| Given information |
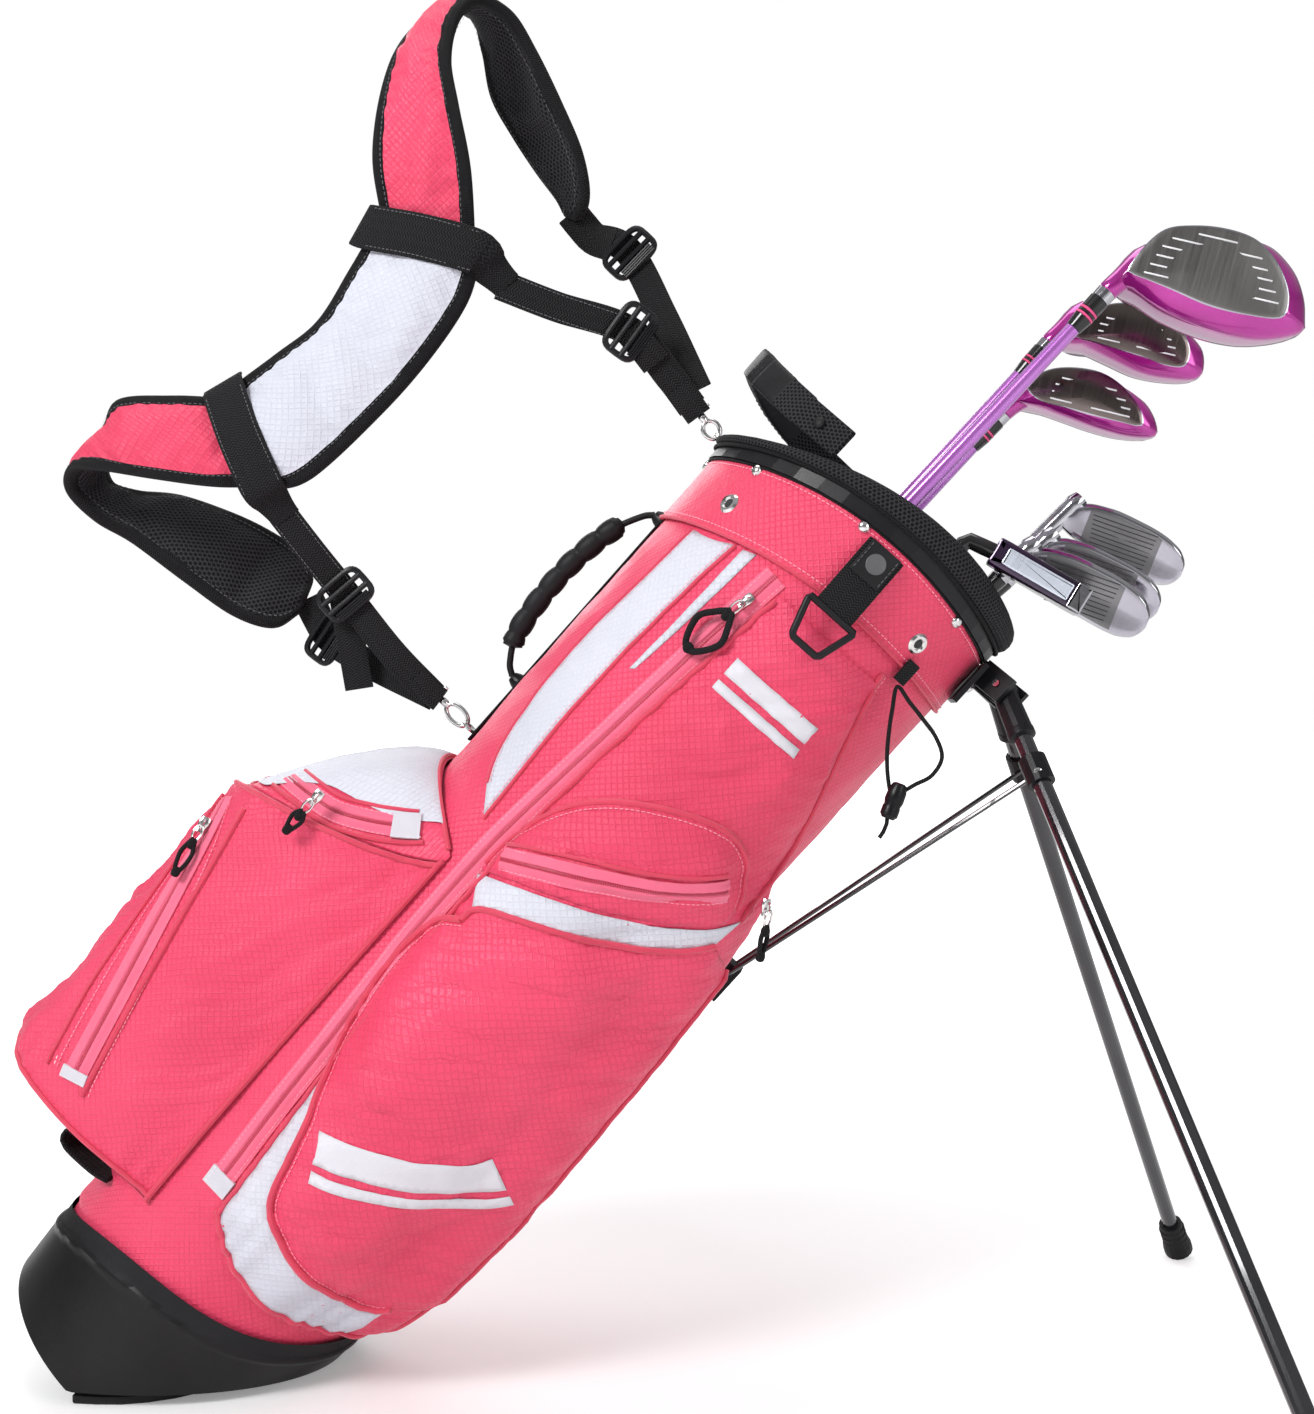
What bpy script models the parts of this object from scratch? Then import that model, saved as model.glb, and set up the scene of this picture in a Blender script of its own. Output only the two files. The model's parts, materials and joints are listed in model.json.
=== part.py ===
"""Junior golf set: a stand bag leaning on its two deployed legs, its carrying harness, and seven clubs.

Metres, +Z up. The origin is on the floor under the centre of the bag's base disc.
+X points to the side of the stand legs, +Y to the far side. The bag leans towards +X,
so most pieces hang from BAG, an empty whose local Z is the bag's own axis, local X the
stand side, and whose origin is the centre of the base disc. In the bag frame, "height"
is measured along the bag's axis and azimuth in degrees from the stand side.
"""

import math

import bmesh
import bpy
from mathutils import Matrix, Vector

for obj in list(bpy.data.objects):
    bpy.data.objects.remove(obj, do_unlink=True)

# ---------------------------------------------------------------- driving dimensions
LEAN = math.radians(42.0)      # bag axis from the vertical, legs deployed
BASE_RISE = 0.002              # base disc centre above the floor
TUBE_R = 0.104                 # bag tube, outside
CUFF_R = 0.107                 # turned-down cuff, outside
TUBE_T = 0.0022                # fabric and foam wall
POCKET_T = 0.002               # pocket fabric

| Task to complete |
Repeat the material word for word from its opening line up to and including the line containing "import math".

| Task response |
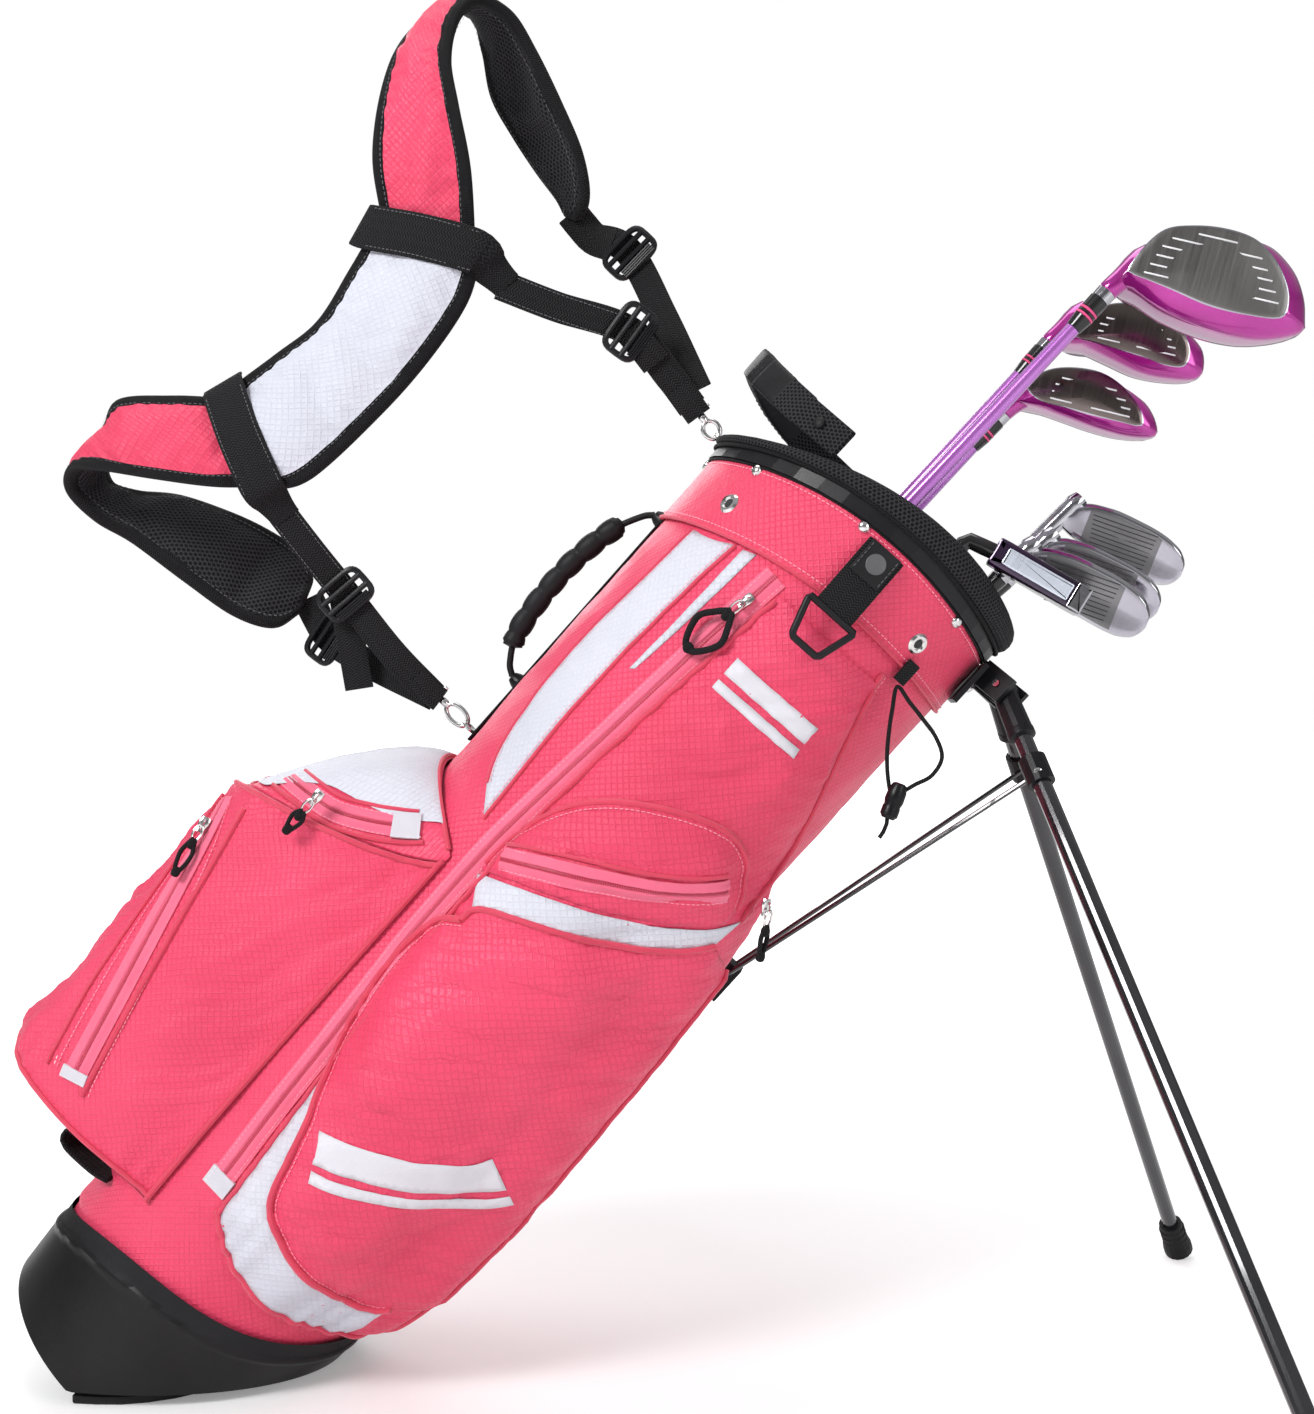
What bpy script models the parts of this object from scratch? Then import that model, saved as model.glb, and set up the scene of this picture in a Blender script of its own. Output only the two files. The model's parts, materials and joints are listed in model.json.
=== part.py ===
"""Junior golf set: a stand bag leaning on its two deployed legs, its carrying harness, and seven clubs.

Metres, +Z up. The origin is on the floor under the centre of the bag's base disc.
+X points to the side of the stand legs, +Y to the far side. The bag leans towards +X,
so most pieces hang from BAG, an empty whose local Z is the bag's own axis, local X the
stand side, and whose origin is the centre of the base disc. In the bag frame, "height"
is measured along the bag's axis and azimuth in degrees from the stand side.
"""

import math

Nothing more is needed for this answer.